This dip is so good as a snack or part of a mezze platter, but you can also turn it into a full meal by adding a scoop of quinoa or rice and some chopped veggies (tomatoes, cucumbers, olives) and pulled chicken on top.
I made it a few weeks ago and just dipped crackers into it for lunch!

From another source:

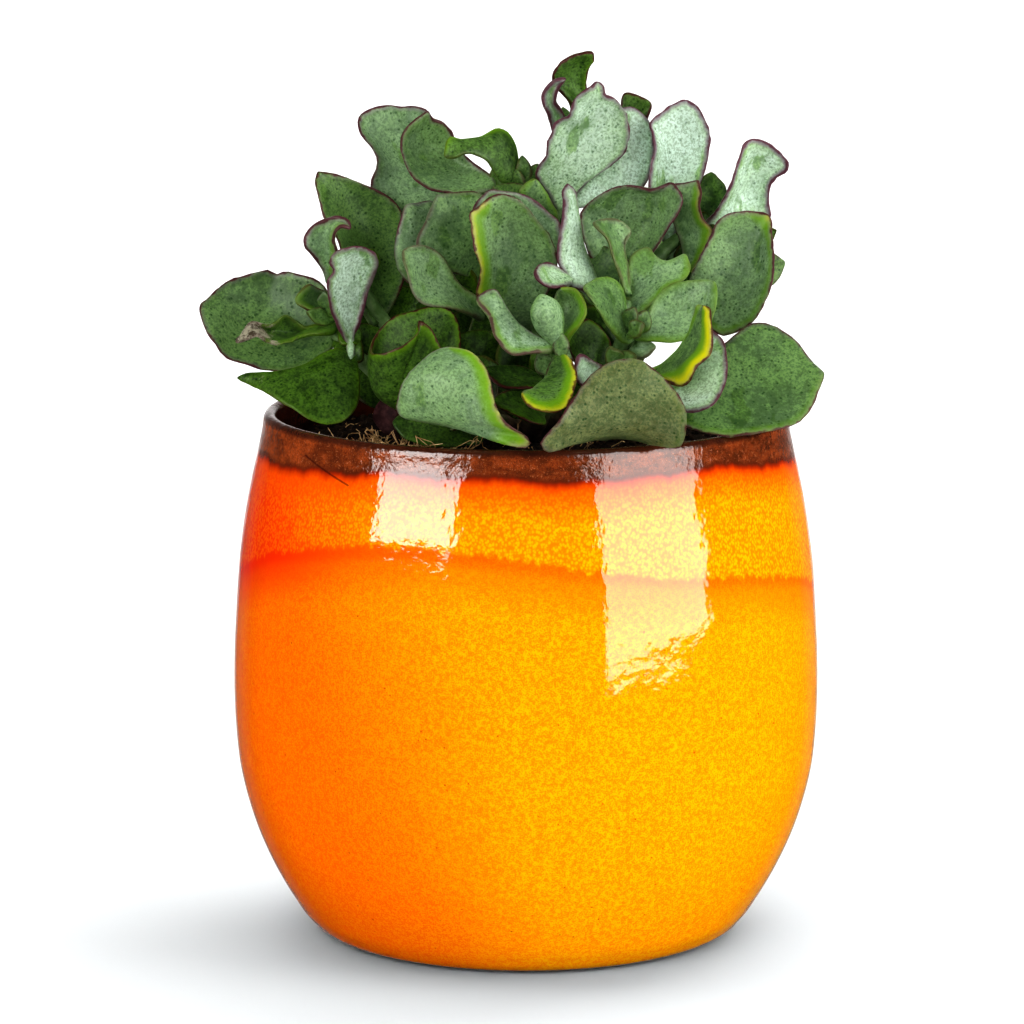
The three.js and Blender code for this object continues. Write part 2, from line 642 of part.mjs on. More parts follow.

Tzatziki with Crispy Chickpeas & Fresh Herbs
Makes 4-6 servings
Chickpea Ingredients:
- 1 can chickpeas, drained, rinsed, and patted very dry
- 1 tbsp olive oil
- 1/2 tsp smoked paprika
- 1/2 tsp garlic powder
- 1/4 tsp cumin
- 1/4 tsp sea salt
Tzatziki Ingredients:
- 1 cup plain Greek yogurt (I use dairy free)
- 1/2 cup grated cucumber
- 1 garlic clove, minced or pressed
- 1 Tbs fresh dill, chopped, plus more for garnish
- 1 Tbs fresh lemon juice
- 1 Tbs good olive oil
- Salt and pepper to taste
Optional toppings:
- A drizzle of olive oil
- Chopped fresh mint or parsley
- Lemon zest
- A sprinkle of za’atar or sumac
- Crumbled feta
- Warm pita or sliced cucumbers for dipping
Directions:
- Roast the chickpeas:
Preheat oven to 425°F. Toss chickpeas with olive oil, spices, and salt. Spread out on a baking sheet and roast for 20–25 minutes, shaking the pan halfway through, until golden and crispy. - Make the tzatziki:
In a bowl, combine Greek yogurt, grated cucumber, garlic, dill, lemon juice, olive oil, salt, and pepper. Stir well and chill for at least 10 minutes to let flavors meld. - Assemble:
Spread the tzatziki onto a shallow bowl or plate. Top with warm crispy chickpeas and a generous drizzle of olive oil. Add any optional toppings you like.